Exercise objective:
Repeat the lines of the data that follow, please, starting at the first and stopping after the one with "return (-angle, angle)".

Dataset section:
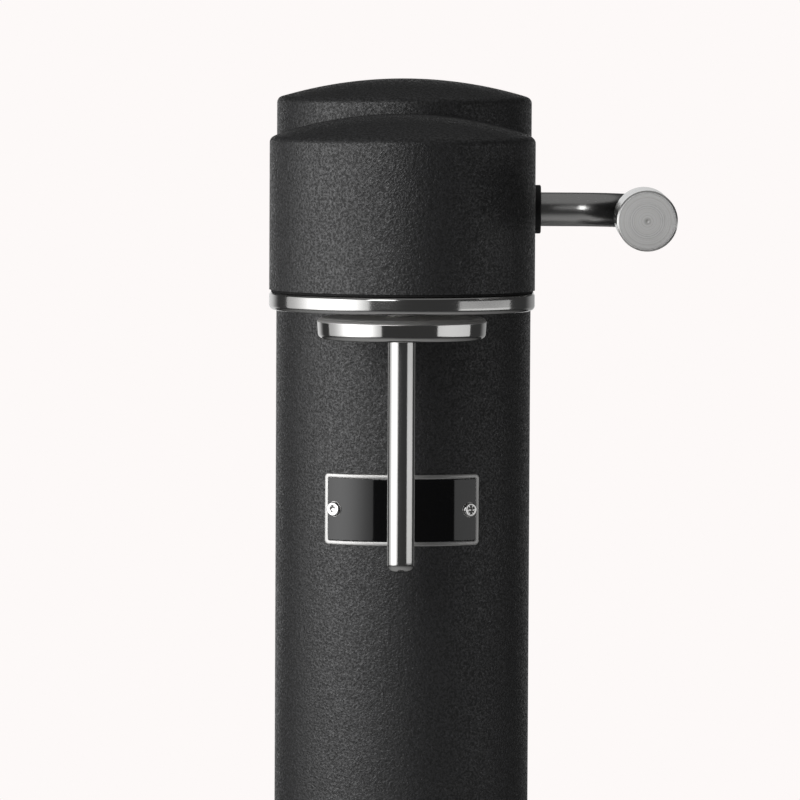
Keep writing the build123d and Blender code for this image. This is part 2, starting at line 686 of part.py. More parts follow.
def nozzle_tube():
    top = holder_low_z + socket_depth + tube_seat
    body = turned([(0, tube_tip_z), (tube_radius, tube_tip_z), (tube_radius, top), (0, top)], 0, nozzle_y,
                  rounds=[(1, tube_round)])
    body -= post(tube_bore, 0, nozzle_y, tube_tip_z + jet_length, top + 1)
    return body - post(jet_radius, 0, nozzle_y, tube_tip_z - 1, tube_tip_z + jet_length + 1)


def plate_screw_angles():
    """Left and right screw of the nameplate, in degrees round the column's front axis."""
    angle = degrees(asin(screw_chord / 2 / (plate_face + screw_rise)))
    return (-angle, angle)


def sector(r_in, r_out, half_angle, height, corner):
    """Piece of a tube round the column's front axis, with round corners as seen from the front."""
    shell = Pos(0, 0, plate_z) * (Cylinder(r_out, height) - Cylinder(r_in, height + 2))
    reach = 2 * r_out
    side = reach * tan(radians(half_angle))
    wedge = make_face(Polyline((0, 0), (-side, -reach), (side, -reach), close=True))
    shell &= extrude(Pos(0, 0, plate_z - height) * wedge, 2 * height)
    upright = shell.edges().filter_by(lambda e: abs(e.length - (r_out - r_in)) < 0.01)
    return Pos(0, column_front_y, 0) * fillet(upright, corner)


def nameplate():
    """Polished plate, its face lowered inside the line and the screw lands, and the enamel in it."""
    half = degrees(asin(plate_chord / 2 / plate_face))
    line = degrees(plate_line / plate_face)
    plate = sector(plate_radius, plate_face, half, plate_height, plate_corner)
    field = sector(plate_face - field_depth, plate_face + 1, half - line, plate_height - 2 * plate_line,
                   field_corner)
    for angle in plate_screw_angles():
        at = around_column(body_radius, angle, plate_z)
        field -= at * Cylinder(screw_land, 4 * plate_sheet)
        plate -= at * Cylinder(screw_radius + running, 4 * plate_sheet)
    inside = Pos(0, column_front_y, plate_z) * Cylinder(plate_face - enamel_below, 2 * plate_height)
    return {"nameplate": plate - field, "nameplate_field": field & inside}


def nameplate_screws():
    """Two button head screws, square to the plate's curved face."""
    screws = []
    for angle in plate_screw_angles():
        head = Cylinder(screw_head, screw_rise, align=(Align.CENTER, Align.CENTER, Align.MIN))
        head = fillet(head.edges().sort_by(Axis.Z)[-1], screw_round)
        shank = Cylinder(screw_radius, screw_length, align=(Align.CENTER, Align.CENTER, Align.MAX))
        socket = Pos(0, 0, screw_rise / 2) * extrude(RegularPolygon(screw_socket, 6), screw_rise)
        at = around_column(plate_face + running, angle, plate_z)
        screws.append(at * (head + shank - socket))
    return Compound(children=screws)


def base():
    body = prism(stadium(base_radius, base_front_y, base_rear_y), sole_thickness, base_top_z)
    body = fillet(body.edges().group_by(Axis.Z)[-1], base_edge)
    body -= post(tray_radius + tray_clearance, 0, nozzle_y, recess_z, base_top_z + 1)
    body -= post(tank_radius + tank_clearance, 0, tank_y, 0, base_top_z + 1)
    for x, y in foot_bolts:
        body -= post(bolt_radius + running, x, y, 0, base_top_z + 1)
        body -= post(bolt_head + fit, x, y, 0, base_bolt_z)
    return body


def base_sole():
    sole = prism(stadium(base_radius - sole_inset, base_front_y, base_rear_y), 0, sole_thickness)
    return sole - post(tank_radius + tank_clearance + sole_inset, 0, tank_y, -1, sole_thickness + 1)


def column_foot():
    outer = stadium(inner_radius - fit, column_front_y, column_rear_y)
    inner = stadium(inner_radius - fit - foot_collar, column_front_y, column_rear_y)
    foot = prism(outer, base_top_z, base_top_z + foot_height)
    foot -= prism(inner, base_top_z + foot_floor, base_top_z + foot_height + 1)
    foot -= post(tank_radius + tank_clearance, 0, tank_y, base_top_z - 1, base_top_z + foot_height + 1)
    for x, y in foot_bolts:
        foot -= post(bolt_radius, x, y, base_top_z - 1, base_top_z + foot_height + 1)
    return foot


def base_screws():
    grip = base_top_z + foot_floor - base_bolt_z
    return Compound(children=[bolt(x, y, base_bolt_z, grip, upwards=True) for x, y in foot_bolts])


def drip_tray():
    low = recess_z + seat_gap
    top = low + tray_height
    r_in = tray_radius - tray_sheet
    return turned([(0, low), (tray_radius, low), (tray_radius, top), (r_in, top), (r_in, low + tray_sheet),
                   (0, low + tray_sheet)], 0, nozzle_y,
                  rounds=[(1, tray_round), (4, tray_round - tray_sheet), (2, 0.35), (3, 0.35)])


nodes = {
    "column_shell": column_shell(), "head_shell": head_shell(), "head_gasket": head_gasket(),
    "head_trim": head_trim(), "head_floor": head_floor(), "chassis": chassis(),
    "chassis_brackets": chassis_brackets(), "chassis_screws": chassis_screws(),
    "lever_bushing": lever_bushing(), "shaft_bushing": shaft_bushing(),
    "rocker_arm": rocker_arm(), "rocker_pin": rocker_pin(), "valve_block": valve_block(),
    "block_screws": block_screws(), "cylinder_seal": cylinder_seal(), "push_pin": push_pin(),
    "pin_spring": pin_spring(),
    "holder_yoke": holder_yoke(), "yoke_screws": yoke_screws(), "holder_pin": holder_pin(),
    "bottle_holder": bottle_holder(), "bottle_seal": bottle_seal(), "nozzle_tube": nozzle_tube(),
    "nameplate_screws": nameplate_screws(), "base": base(), "base_sole": base_sole(),
    "column_foot": column_foot(), "base_screws": base_screws(), "drip_tray": drip_tray(),
    **{f"cylinder_guide_{i + 1}": cylinder_guide(z) for i, z in enumerate(guide_levels)},
    **lever_parts(), **relief(), **tank(), **gas_line(), **nameplate(),
}

os.makedirs("parts", exist_ok=True)
for name, shape in nodes.items():
    export_step(shape, f"parts/{name}.step")
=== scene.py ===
import json
import math
import bmesh
import bpy
import numpy as np
from mathutils import Matrix, Vector


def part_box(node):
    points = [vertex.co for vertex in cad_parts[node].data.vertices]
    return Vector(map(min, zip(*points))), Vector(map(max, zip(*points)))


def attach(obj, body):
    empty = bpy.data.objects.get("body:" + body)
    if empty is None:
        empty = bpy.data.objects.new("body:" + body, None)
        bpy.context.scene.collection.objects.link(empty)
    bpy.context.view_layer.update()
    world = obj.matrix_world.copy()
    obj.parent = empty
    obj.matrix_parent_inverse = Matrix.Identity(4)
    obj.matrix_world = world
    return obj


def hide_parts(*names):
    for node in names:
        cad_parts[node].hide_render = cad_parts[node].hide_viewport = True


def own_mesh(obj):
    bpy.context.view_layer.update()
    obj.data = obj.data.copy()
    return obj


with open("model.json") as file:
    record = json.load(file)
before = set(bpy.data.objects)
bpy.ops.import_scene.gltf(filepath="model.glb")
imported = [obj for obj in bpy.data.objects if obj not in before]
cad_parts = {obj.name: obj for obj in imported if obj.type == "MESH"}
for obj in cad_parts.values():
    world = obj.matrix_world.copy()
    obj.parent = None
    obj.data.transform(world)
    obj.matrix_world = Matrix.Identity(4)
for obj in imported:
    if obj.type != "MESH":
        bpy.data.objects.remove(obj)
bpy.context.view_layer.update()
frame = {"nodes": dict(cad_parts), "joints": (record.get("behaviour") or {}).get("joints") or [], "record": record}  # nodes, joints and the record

mm = 0.001  # shapes below are worked out in millimetres


def span(node):
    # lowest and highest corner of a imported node, in millimetres
    return [np.array(corner, float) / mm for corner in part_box(node)]


columnLow, columnHigh = span("column_shell")
headLow, headHigh = span("head_shell")
bodyRadius = columnHigh[0]  # round ends of column and head
frontY = columnLow[1] + bodyRadius  # axis of the column's round front
rearY = columnHigh[1] - bodyRadius  # axis of its round rear
nozzleY = headLow[1] + bodyRadius  # axis of the head's front, disc, tube and tray
headEndY = headHigh[1]  # where the head's sides stop
seam = 0.15  # joint line between head and column
discAbove = 1.0  # disc's upper face above the nozzle tube's end
tubeLow, tubeHigh = span("nozzle_tube")
discTop = tubeHigh[2] + discAbove  # level of the disc's upper face


# mesh tools: every surface is a grid of points worked out as whole arrays

def gridFaces(rows, columns, loopRows=False, loopColumns=False):
    # quads between neighbouring rows and columns; a looped side joins its last line to its first
    row, column = np.meshgrid(np.arange(rows if loopRows else rows - 1),
                              np.arange(columns if loopColumns else columns - 1), indexing="ij")
    below, beside = (row + 1) % rows, (column + 1) % columns
    corners = [row * columns + column, row * columns + beside,
               below * columns + beside, below * columns + column]
    return np.stack(corners, -1).reshape(-1, 4)


def about(r, angle, h, y=0.0, x=0.0):
    # points at radius r and height h about an upright axis: (x + r sin a, y - r cos a, h)
    return np.stack([x + r * np.sin(angle), y - r * np.cos(angle), h + 0 * (r + angle)], -1)


roundLead = 0.3  # how far outside a rounding its extra point lies, as a share of the rounding
roundLeadMost = 0.2  # and the most of what is left of that side


def outline(corners, steps=7):
    # closed or open outline from (across, up, rounding): a rounding is the arc tangent to both its sides,
    # with one point just outside each end of it, so that flats stay flat in the shading
    points = np.array([corner[:2] for corner in corners], float)
    made = []
    for i, (x, z, rounding) in enumerate(corners):
        if rounding <= 0:
            made.append(points[i][None])
            continue
        toLast = points[i - 1] - points[i]
        toNext = points[(i + 1) % len(corners)] - points[i]
        lengths = np.linalg.norm(toLast), np.linalg.norm(toNext)
        toLast, toNext = toLast / lengths[0], toNext / lengths[1]
        half = math.acos(np.clip(toLast @ toNext, -1, 1)) / 2
        reach = rounding / math.tan(half)
        middle = points[i] + (toLast + toNext) / np.linalg.norm(toLast + toNext) * rounding / math.sin(half)
        start, end = points[i] + toLast * reach - middle, points[i] + toNext * reach - middle
        sweep = math.pi - 2 * half
        t = np.linspace(0, 1, steps + 1)[:, None]
        arc = middle + (np.sin((1 - t) * sweep) * start + np.sin(t * sweep) * end) / math.sin(sweep)
        leads = (reach + min(roundLead * rounding, roundLeadMost * (length - reach)) for length in lengths)
        before, after = (points[i] + way * lead for way, lead in zip((toLast, toNext), leads))
        made.append(np.concatenate([before[None], arc, after[None]]))
    return np.concatenate(made)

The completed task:
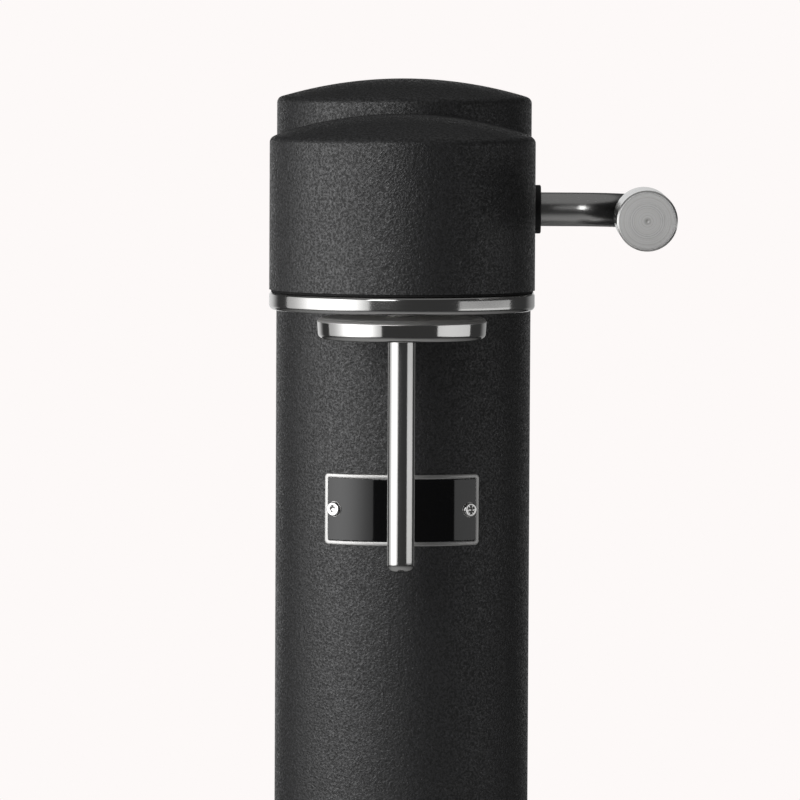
Keep writing the build123d and Blender code for this image. This is part 2, starting at line 686 of part.py. More parts follow.
def nozzle_tube():
    top = holder_low_z + socket_depth + tube_seat
    body = turned([(0, tube_tip_z), (tube_radius, tube_tip_z), (tube_radius, top), (0, top)], 0, nozzle_y,
                  rounds=[(1, tube_round)])
    body -= post(tube_bore, 0, nozzle_y, tube_tip_z + jet_length, top + 1)
    return body - post(jet_radius, 0, nozzle_y, tube_tip_z - 1, tube_tip_z + jet_length + 1)


def plate_screw_angles():
    """Left and right screw of the nameplate, in degrees round the column's front axis."""
    angle = degrees(asin(screw_chord / 2 / (plate_face + screw_rise)))
    return (-angle, angle)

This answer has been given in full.